• TASK PROMPT
Locate every line in the records below that contains the word "this", and copy each one.

(Scripts that build objects)
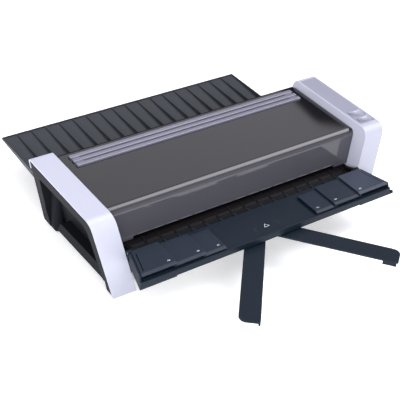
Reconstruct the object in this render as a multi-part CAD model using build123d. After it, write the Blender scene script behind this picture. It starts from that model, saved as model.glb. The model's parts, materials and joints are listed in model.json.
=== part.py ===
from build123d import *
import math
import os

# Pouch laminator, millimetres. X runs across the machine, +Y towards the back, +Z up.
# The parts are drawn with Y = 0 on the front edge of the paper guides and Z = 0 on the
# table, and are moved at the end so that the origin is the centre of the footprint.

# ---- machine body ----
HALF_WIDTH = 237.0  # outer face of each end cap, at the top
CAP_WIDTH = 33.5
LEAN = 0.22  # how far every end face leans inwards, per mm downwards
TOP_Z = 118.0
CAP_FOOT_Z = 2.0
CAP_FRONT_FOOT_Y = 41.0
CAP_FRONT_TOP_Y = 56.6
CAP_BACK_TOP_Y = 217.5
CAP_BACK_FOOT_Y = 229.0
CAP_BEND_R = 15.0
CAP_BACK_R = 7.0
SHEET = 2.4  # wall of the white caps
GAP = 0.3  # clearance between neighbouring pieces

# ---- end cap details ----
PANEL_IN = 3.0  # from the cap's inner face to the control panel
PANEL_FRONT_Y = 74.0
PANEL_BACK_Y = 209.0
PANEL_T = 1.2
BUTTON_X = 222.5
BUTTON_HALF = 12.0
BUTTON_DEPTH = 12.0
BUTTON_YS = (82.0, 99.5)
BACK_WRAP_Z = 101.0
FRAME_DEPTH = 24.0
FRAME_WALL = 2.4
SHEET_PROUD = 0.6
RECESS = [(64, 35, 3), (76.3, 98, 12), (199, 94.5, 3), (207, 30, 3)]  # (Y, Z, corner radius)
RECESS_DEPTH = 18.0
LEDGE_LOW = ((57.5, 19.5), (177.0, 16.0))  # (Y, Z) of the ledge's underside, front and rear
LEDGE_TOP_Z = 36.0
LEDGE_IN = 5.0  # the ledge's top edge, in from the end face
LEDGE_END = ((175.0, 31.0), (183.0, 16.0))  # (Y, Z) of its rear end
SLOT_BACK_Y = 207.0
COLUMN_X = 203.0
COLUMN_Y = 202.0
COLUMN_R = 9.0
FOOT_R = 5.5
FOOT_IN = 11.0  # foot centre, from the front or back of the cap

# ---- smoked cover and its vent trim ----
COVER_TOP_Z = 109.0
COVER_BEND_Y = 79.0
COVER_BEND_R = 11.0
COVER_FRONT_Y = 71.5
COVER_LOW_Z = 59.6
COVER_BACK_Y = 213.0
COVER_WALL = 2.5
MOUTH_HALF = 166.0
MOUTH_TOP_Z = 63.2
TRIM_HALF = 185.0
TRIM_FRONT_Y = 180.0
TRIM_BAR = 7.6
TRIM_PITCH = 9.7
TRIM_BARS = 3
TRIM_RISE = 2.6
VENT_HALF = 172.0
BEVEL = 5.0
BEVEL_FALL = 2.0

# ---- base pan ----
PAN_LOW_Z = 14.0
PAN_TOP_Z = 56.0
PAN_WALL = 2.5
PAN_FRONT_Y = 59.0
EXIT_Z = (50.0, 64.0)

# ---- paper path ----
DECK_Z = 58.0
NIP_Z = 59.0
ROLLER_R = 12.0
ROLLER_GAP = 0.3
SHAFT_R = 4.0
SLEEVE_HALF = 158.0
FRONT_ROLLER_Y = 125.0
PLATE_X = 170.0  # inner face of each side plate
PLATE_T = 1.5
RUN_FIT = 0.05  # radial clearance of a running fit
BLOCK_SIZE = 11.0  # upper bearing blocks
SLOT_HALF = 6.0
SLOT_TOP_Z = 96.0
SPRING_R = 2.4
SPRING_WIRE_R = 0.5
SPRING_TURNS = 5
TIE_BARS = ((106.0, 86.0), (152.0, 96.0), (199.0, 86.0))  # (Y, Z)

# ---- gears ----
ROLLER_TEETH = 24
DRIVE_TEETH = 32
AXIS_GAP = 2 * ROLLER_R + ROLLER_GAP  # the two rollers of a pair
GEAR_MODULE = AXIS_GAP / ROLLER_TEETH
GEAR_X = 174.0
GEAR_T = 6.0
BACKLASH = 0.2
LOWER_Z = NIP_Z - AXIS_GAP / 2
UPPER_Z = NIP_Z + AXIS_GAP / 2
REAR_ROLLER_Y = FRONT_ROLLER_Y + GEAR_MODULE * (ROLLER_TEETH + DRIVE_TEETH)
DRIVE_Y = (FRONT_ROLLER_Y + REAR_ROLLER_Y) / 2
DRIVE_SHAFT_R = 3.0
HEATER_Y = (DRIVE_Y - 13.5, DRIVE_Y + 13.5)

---

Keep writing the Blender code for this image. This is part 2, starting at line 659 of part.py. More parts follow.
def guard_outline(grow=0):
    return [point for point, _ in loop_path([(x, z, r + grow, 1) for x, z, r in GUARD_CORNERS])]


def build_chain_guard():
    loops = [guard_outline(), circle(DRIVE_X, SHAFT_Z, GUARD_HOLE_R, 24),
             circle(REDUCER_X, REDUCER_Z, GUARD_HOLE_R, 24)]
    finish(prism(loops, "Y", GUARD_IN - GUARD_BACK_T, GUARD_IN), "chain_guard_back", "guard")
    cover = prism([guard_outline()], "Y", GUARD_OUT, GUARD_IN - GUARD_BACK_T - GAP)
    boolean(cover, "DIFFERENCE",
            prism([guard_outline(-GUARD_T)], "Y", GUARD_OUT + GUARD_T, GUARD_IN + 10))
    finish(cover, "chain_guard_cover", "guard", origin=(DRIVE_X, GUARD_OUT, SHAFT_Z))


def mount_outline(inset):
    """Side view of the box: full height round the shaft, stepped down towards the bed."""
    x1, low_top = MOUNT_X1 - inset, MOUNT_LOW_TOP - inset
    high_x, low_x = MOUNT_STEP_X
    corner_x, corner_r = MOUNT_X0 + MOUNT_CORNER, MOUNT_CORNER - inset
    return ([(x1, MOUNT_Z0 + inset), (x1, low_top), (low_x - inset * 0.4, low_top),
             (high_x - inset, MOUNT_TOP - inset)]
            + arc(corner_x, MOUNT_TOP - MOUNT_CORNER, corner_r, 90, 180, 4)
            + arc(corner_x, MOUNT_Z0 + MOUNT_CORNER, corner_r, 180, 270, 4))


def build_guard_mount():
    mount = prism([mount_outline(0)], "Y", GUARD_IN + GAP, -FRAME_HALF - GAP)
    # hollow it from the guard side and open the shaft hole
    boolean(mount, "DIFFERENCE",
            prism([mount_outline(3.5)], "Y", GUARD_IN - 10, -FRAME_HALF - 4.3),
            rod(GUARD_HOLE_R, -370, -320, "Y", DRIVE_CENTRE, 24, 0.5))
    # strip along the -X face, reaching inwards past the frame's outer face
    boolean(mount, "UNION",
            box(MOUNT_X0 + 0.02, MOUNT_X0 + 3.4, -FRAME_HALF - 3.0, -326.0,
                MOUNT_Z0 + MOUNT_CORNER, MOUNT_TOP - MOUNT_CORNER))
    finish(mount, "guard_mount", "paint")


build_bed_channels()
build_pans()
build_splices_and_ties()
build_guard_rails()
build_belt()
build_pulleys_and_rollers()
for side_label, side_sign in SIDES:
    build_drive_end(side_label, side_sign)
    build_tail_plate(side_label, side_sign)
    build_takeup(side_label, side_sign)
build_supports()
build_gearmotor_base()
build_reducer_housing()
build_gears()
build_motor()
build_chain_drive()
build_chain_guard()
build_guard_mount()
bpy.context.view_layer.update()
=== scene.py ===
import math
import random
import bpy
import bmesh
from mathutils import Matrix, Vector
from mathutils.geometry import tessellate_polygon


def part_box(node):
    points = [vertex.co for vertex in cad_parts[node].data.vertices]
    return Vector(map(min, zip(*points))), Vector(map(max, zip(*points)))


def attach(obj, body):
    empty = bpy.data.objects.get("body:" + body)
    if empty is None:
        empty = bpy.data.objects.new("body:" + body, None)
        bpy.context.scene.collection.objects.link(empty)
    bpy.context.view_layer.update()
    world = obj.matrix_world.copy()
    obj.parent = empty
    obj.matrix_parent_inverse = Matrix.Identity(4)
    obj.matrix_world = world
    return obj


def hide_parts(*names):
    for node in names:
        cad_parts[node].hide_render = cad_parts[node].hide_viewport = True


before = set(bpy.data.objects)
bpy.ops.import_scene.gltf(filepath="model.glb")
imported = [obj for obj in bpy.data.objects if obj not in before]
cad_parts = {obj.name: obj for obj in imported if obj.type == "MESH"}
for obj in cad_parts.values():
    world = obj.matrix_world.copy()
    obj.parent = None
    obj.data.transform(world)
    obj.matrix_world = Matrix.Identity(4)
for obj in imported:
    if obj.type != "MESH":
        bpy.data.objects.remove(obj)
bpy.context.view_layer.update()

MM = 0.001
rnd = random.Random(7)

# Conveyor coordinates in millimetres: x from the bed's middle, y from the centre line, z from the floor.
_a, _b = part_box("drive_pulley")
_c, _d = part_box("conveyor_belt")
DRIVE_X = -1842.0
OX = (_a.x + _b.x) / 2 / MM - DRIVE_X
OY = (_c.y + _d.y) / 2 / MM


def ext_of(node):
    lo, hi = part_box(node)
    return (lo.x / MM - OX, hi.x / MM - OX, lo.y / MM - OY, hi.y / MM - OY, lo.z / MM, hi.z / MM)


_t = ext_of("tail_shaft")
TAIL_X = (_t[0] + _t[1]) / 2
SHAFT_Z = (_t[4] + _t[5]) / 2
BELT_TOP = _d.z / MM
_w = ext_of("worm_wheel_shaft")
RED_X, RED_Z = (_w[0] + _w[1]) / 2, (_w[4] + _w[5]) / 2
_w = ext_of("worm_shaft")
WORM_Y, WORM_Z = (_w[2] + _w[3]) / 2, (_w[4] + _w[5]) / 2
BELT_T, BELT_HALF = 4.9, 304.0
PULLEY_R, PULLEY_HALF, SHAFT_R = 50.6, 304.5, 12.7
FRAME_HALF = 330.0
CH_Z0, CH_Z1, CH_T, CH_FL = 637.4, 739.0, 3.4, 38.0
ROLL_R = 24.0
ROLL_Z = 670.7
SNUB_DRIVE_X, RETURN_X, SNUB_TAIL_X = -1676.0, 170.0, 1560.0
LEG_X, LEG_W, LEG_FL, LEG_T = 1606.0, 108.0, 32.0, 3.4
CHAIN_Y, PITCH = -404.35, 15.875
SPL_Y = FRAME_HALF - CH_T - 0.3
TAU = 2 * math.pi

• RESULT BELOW
Reconstruct the object in this render as a multi-part CAD model using build123d. After it, write the Blender scene script behind this picture. It starts from that model, saved as model.glb. The model's parts, materials and joints are listed in model.json.
Keep writing the Blender code for this image. This is part 2, starting at line 659 of part.py. More parts follow.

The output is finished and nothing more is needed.